[Exercise] Quote every entry word for word.

══ Input data

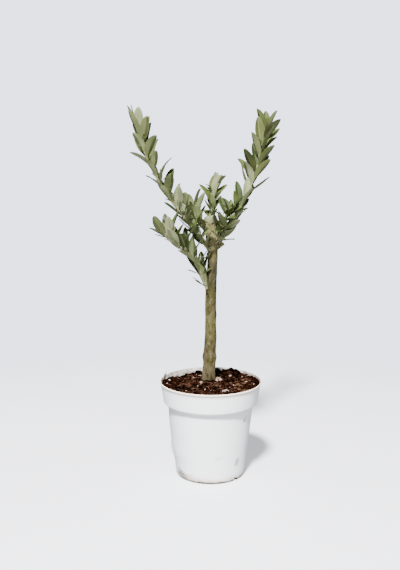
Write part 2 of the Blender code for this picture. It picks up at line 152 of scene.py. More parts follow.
# Soil: lumps and grains that can be told apart, as x, y, size and tone
LUMPS = (
    (10, 61, 4.6, 0), (13, 53, 3.6, 0), (32, 60, 6.4, 0), (26, 59, 4.8, 0), (37, 55, 4.4, 0),
    (21, 61, 3.4, 0), (-19, 62, 4.6, 0), (-27, 58, 4.2, 0), (-37, 54, 3.8, 0), (-58, 38, 2.8, 0),
    (-51, 43, 2.6, 0), (-45, 46, 2.6, 0), (42, 48, 3.8, 0), (3, 60, 3.0, 0), (-9, 61, 2.8, 0),
    (17, 50, 2.8, 0), (45, 40, 3.0, 1), (52, 32, 2.4, 0), (-62, 30, 2.4, 0), (38, 44, 3.2, 1),
    (57, 18, 2.8, 1), (-50, 12, 2.2, 1), (-35, -14, 2.2, 2), (40, -4, 3.4, 3), (44, -14, 3.2, 3),
    (49, 2, 2.8, 3), (41, -27, 3.2, 3), (47, -30, 2.8, 3), (36, -20, 2.2, 3), (26, 20, 2.8, 0),
    (20, 32, 3.0, 0), (-8, -36, 2.2, 2), (4, -44, 2.4, 1), (-30, 30, 2.4, 0), (-42, 26, 2.2, 1),
    (14, -20, 2.2, 2), (4, 8, 2.4, 0), (1, 6, 2.0, 0), (7, 12, 2.2, 0), (-1, 5.5, 1.6, 1), (-13, 12, 1.8, 0),
)
PERLITE = (
    (12, 16, 4.6, 1), (10, 9, 2.4, 0), (0, 8, 2.0, 1), (20, -34, 4.4, 0), (24, -36, 2.2, 0),
    (27, -20, 1.7, 0), (27, -41, 1.5, 0), (-15, 0, 3.0, 1), (-23, -26, 2.1, 1), (-19, -14, 1.6, 1),
    (-16, 42, 2.4, 1), (-22, 53, 2.0, 1), (-26, 32, 2.0, 1), (30, 36, 1.9, 0), (-61, 7, 1.8, 1),
    (-63, -7, 2.1, 1), (-35, -36, 1.4, 0), (56, 37, 1.5, 1), (53, 5, 1.8, 0), (63, -11, 1.5, 0),
    (-8, -27, 1.2, 1), (2, -31, 1.1, 0), (15, -11, 1.1, 1), (48, 33, 1.3, 1), (-10, 50, 2.2, 1),
    (-12, 57, 1.6, 0), (34, -6, 1.2, 1), (-4, -50, 1.2, 1),
)
# Long fibres that lie across the soil: the two ends
LONG_FIBRES = (
    ((-36, 4), (-28, -18)), ((-31, 36), (-23, 6)), ((-52, 26), (-30, 34)), ((-20, 10), (-12, -16)),
    ((-46, -8), (-30, -12)), ((30, 4), (44, 14)), ((-40, 18), (-44, -6)), ((14, -26), (30, -10)),
)
# Shreds stuck to the wall and standing over its rim: the two ends
SHREDS = (
    ((-71.0, 12.0, 137.5), (-66.5, 34.0, 145.0)), ((-70.5, 8.0, 136.0), (-69.5, 22.0, 142.5)),
    ((-68.0, 22.0, 135.5), (-70.0, 26.0, 143.5)),
)
# Where loose things may lie: how far from the pot's axis and how close to the trunk's foot
LITTER_REACH = 70.0
LITTER_CLEAR = 9.8
FIBRE_REACH = 67
FIBRE_CLEAR = 10
# Crumbs further out than this lie along the wall, and those before this y lie along its front.
BY_WALL = 64
BY_FRONT = -34
CRUMBS = 1700
FOOT_CRUMBS = 70
FOOT_CRUMBS_AWAY = (9.6, 13.4)
FIBRES = 330
FIBRE_STEPS = 7
FIBRE_LENGTH = (4, 13)
# The first fibres are longer than the others.
LONGER_FIBRES = 40
LONGER_LENGTH = (12, 26)
GRAINS = 26
BLACK, RED, BROWN, TAN = range(4)
SOIL_TONES = (
    ("black_peat", (0.0014, 0.0008, 0.0006)),
    ("red_peat", (0.0085, 0.0026, 0.0012)),
    ("brown_peat", (0.019, 0.0070, 0.0034)),
    ("tan_peat", (0.052, 0.028, 0.0150)),
)
FIBRE_TONES = (
    ("pale_fibre", (0.078, 0.036, 0.022), 0.85, 0.1),
    ("dark_fibre", (0.016, 0.006, 0.003), 0.9, 0.05),
    ("shred", (0.11, 0.10, 0.085), 0.8, 0.1),
)
GRAIN_TONES = (("perlite", (0.33, 0.26, 0.22)), ("tan_grain", (0.19, 0.125, 0.095)))

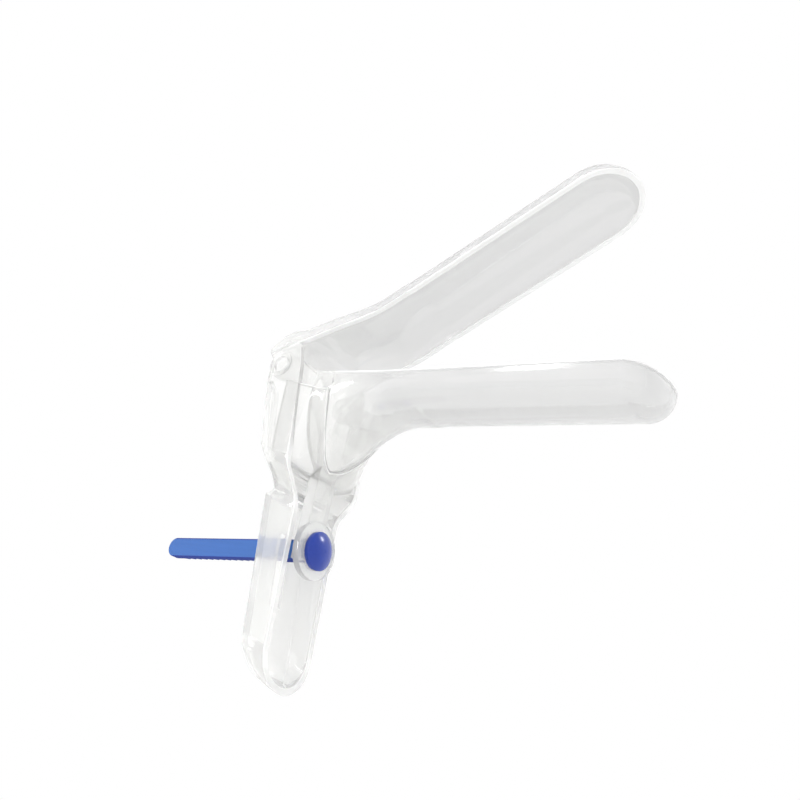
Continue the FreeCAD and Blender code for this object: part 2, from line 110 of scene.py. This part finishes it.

════

[Expected output]
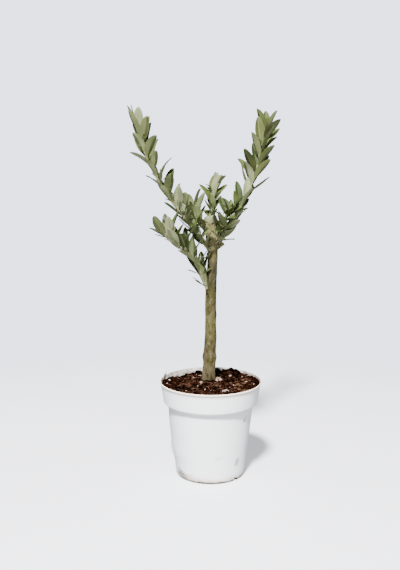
Write part 2 of the Blender code for this picture. It picks up at line 152 of scene.py. More parts follow.
# Soil: lumps and grains that can be told apart, as x, y, size and tone
LUMPS = (
    (10, 61, 4.6, 0), (13, 53, 3.6, 0), (32, 60, 6.4, 0), (26, 59, 4.8, 0), (37, 55, 4.4, 0),
    (21, 61, 3.4, 0), (-19, 62, 4.6, 0), (-27, 58, 4.2, 0), (-37, 54, 3.8, 0), (-58, 38, 2.8, 0),
    (-51, 43, 2.6, 0), (-45, 46, 2.6, 0), (42, 48, 3.8, 0), (3, 60, 3.0, 0), (-9, 61, 2.8, 0),
    (17, 50, 2.8, 0), (45, 40, 3.0, 1), (52, 32, 2.4, 0), (-62, 30, 2.4, 0), (38, 44, 3.2, 1),
    (57, 18, 2.8, 1), (-50, 12, 2.2, 1), (-35, -14, 2.2, 2), (40, -4, 3.4, 3), (44, -14, 3.2, 3),
    (49, 2, 2.8, 3), (41, -27, 3.2, 3), (47, -30, 2.8, 3), (36, -20, 2.2, 3), (26, 20, 2.8, 0),
    (20, 32, 3.0, 0), (-8, -36, 2.2, 2), (4, -44, 2.4, 1), (-30, 30, 2.4, 0), (-42, 26, 2.2, 1),
    (14, -20, 2.2, 2), (4, 8, 2.4, 0), (1, 6, 2.0, 0), (7, 12, 2.2, 0), (-1, 5.5, 1.6, 1), (-13, 12, 1.8, 0),
)
PERLITE = (
    (12, 16, 4.6, 1), (10, 9, 2.4, 0), (0, 8, 2.0, 1), (20, -34, 4.4, 0), (24, -36, 2.2, 0),
    (27, -20, 1.7, 0), (27, -41, 1.5, 0), (-15, 0, 3.0, 1), (-23, -26, 2.1, 1), (-19, -14, 1.6, 1),
    (-16, 42, 2.4, 1), (-22, 53, 2.0, 1), (-26, 32, 2.0, 1), (30, 36, 1.9, 0), (-61, 7, 1.8, 1),
    (-63, -7, 2.1, 1), (-35, -36, 1.4, 0), (56, 37, 1.5, 1), (53, 5, 1.8, 0), (63, -11, 1.5, 0),
    (-8, -27, 1.2, 1), (2, -31, 1.1, 0), (15, -11, 1.1, 1), (48, 33, 1.3, 1), (-10, 50, 2.2, 1),
    (-12, 57, 1.6, 0), (34, -6, 1.2, 1), (-4, -50, 1.2, 1),
)
# Long fibres that lie across the soil: the two ends
LONG_FIBRES = (
    ((-36, 4), (-28, -18)), ((-31, 36), (-23, 6)), ((-52, 26), (-30, 34)), ((-20, 10), (-12, -16)),
    ((-46, -8), (-30, -12)), ((30, 4), (44, 14)), ((-40, 18), (-44, -6)), ((14, -26), (30, -10)),
)
# Shreds stuck to the wall and standing over its rim: the two ends
SHREDS = (
    ((-71.0, 12.0, 137.5), (-66.5, 34.0, 145.0)), ((-70.5, 8.0, 136.0), (-69.5, 22.0, 142.5)),
    ((-68.0, 22.0, 135.5), (-70.0, 26.0, 143.5)),
)
# Where loose things may lie: how far from the pot's axis and how close to the trunk's foot
LITTER_REACH = 70.0
LITTER_CLEAR = 9.8
FIBRE_REACH = 67
FIBRE_CLEAR = 10
# Crumbs further out than this lie along the wall, and those before this y lie along its front.
BY_WALL = 64
BY_FRONT = -34
CRUMBS = 1700
FOOT_CRUMBS = 70
FOOT_CRUMBS_AWAY = (9.6, 13.4)
FIBRES = 330
FIBRE_STEPS = 7
FIBRE_LENGTH = (4, 13)
# The first fibres are longer than the others.
LONGER_FIBRES = 40
LONGER_LENGTH = (12, 26)
GRAINS = 26
BLACK, RED, BROWN, TAN = range(4)
SOIL_TONES = (
    ("black_peat", (0.0014, 0.0008, 0.0006)),
    ("red_peat", (0.0085, 0.0026, 0.0012)),
    ("brown_peat", (0.019, 0.0070, 0.0034)),
    ("tan_peat", (0.052, 0.028, 0.0150)),
)
FIBRE_TONES = (
    ("pale_fibre", (0.078, 0.036, 0.022), 0.85, 0.1),
    ("dark_fibre", (0.016, 0.006, 0.003), 0.9, 0.05),
    ("shred", (0.11, 0.10, 0.085), 0.8, 0.1),
)
GRAIN_TONES = (("perlite", (0.33, 0.26, 0.22)), ("tan_grain", (0.19, 0.125, 0.095)))

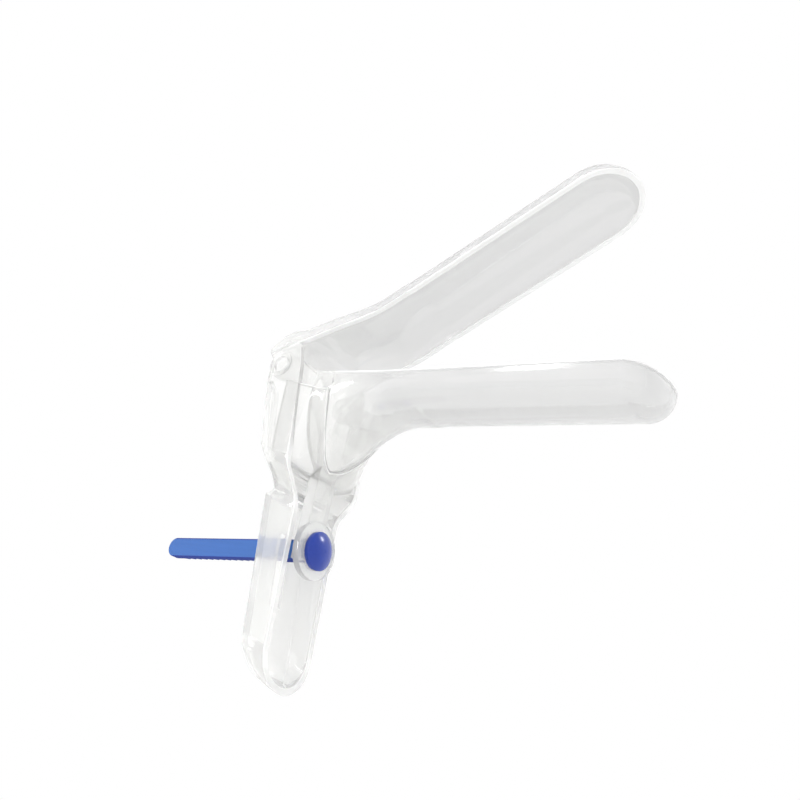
Continue the FreeCAD and Blender code for this object: part 2, from line 110 of scene.py. This part finishes it.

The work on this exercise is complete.